Cyberpower678 moved this task from Inbox to v1.4 on the InternetArchiveBot board.
Cyberpower678 moved this task from Unsorted to Bugs on the InternetArchiveBot (v1.4) board.
Cyberpower678 moved this task from Bugs to New feature on the InternetArchiveBot (v1.4) board.

Oh no! Well the more I think about #2 it might make more sense to track it local but still thinking about it. #4 is just an idea with no immediate application/need but could open possibilities. #1 a reverse lookup needed for debugging (needed it today for example). #3 will be key to saving links.

Number 2 has a reviewed field in the column, but it's a hidden field. It doesn't identify who did it and when, but it's only set when changed via the API or the interface. However, this can be tied into the logs that have the URL ID associated with it. Everything is heavily logged after all.

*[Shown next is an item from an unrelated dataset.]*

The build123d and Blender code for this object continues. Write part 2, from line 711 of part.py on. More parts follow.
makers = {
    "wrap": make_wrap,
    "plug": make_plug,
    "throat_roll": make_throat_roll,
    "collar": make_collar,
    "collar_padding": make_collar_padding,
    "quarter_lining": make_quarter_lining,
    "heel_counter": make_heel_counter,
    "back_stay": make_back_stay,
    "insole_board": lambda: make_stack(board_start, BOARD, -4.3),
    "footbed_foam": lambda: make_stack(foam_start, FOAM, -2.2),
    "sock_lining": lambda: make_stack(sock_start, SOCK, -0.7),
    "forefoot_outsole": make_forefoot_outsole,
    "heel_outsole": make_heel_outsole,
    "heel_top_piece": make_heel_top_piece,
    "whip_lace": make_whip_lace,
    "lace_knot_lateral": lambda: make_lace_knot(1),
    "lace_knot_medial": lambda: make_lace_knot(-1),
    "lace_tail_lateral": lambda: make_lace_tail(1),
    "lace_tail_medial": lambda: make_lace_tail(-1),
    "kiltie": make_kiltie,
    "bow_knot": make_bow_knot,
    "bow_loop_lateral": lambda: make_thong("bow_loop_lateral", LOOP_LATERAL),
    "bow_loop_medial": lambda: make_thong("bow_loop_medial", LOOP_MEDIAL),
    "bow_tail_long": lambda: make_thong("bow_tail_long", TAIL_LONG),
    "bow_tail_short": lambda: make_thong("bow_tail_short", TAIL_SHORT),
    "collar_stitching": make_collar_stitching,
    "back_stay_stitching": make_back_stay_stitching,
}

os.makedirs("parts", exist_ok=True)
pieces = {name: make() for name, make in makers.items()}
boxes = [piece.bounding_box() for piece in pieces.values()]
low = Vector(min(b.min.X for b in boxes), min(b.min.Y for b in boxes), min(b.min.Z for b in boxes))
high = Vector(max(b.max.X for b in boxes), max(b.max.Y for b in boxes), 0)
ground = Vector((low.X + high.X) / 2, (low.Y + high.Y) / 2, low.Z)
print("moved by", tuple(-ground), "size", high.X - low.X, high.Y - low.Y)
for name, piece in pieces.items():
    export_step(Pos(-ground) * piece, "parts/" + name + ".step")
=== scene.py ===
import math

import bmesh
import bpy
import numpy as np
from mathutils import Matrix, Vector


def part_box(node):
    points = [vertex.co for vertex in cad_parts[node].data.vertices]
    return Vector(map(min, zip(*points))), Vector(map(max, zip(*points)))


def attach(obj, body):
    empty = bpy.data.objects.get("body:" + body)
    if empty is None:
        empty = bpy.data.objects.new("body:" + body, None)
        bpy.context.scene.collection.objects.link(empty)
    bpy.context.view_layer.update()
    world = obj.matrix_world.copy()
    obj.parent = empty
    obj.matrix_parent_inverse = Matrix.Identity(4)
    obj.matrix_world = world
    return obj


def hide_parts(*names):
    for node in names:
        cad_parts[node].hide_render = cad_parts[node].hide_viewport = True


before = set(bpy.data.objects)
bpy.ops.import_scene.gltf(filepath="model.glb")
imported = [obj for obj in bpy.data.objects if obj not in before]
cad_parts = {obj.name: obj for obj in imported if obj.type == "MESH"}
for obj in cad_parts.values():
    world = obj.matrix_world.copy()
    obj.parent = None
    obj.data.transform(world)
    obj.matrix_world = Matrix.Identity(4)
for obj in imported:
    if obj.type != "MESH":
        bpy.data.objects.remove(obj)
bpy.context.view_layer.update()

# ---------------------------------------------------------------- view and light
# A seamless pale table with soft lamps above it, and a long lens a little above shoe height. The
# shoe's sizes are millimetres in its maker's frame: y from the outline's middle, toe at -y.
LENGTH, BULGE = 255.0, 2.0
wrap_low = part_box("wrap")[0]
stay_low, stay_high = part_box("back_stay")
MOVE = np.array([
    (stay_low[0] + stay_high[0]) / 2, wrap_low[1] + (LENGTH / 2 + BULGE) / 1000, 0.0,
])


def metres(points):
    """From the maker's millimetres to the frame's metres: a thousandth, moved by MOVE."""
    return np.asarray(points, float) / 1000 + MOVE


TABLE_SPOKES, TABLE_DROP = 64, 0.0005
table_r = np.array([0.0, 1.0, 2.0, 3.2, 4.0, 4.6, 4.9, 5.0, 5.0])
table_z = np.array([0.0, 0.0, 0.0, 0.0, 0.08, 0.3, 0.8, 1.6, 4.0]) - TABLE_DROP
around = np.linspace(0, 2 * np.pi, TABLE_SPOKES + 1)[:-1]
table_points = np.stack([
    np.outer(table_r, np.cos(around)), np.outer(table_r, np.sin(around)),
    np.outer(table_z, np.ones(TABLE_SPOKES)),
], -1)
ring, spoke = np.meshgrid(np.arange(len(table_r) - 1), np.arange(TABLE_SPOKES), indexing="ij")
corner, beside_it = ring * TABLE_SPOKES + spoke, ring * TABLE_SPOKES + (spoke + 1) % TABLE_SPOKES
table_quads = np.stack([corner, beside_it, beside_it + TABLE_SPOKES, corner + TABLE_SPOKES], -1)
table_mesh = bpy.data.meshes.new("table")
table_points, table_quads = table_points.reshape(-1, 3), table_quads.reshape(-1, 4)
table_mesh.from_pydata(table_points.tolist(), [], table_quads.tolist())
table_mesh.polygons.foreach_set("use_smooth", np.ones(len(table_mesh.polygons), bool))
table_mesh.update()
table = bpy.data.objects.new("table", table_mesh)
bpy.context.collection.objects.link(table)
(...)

Great thank you #1. For #2 the thinking is it needs to be able to track a link has been verified, most of the time it makes no change to the database because it verified OK. Being able to track this is important so it can go back and re-process the database to catch any new archive URLs that were added without re-processing the same URLs it already verified which is very time consuming. Unless they passed an expiration date and need to be re-verified thus the need for a date of verification. Maybe can track it locally not sure, what do you think. I thought if it was tracked in the IABot database anyone could then run IMP.

I've been playing around with number 2 for a bit, but I think I got a good solution. I'm tying the results into the logs, to get you your information. You can access the hidden reviewed parameter by setting the filter reviewed to either 0 or 1. This is will be in the beta3 release.

Number 3 is something I've been struggling with for a while. There are serious performance issues adding in this particular filter.

I think Number 3 is finally ready to go. I'll do some more benchmarking tomorrow, but it seems to be stable.

Number 4 is now ready to go. These will be available in the beta3 release.

API is live, new documentation will be up by the end of tomorrow.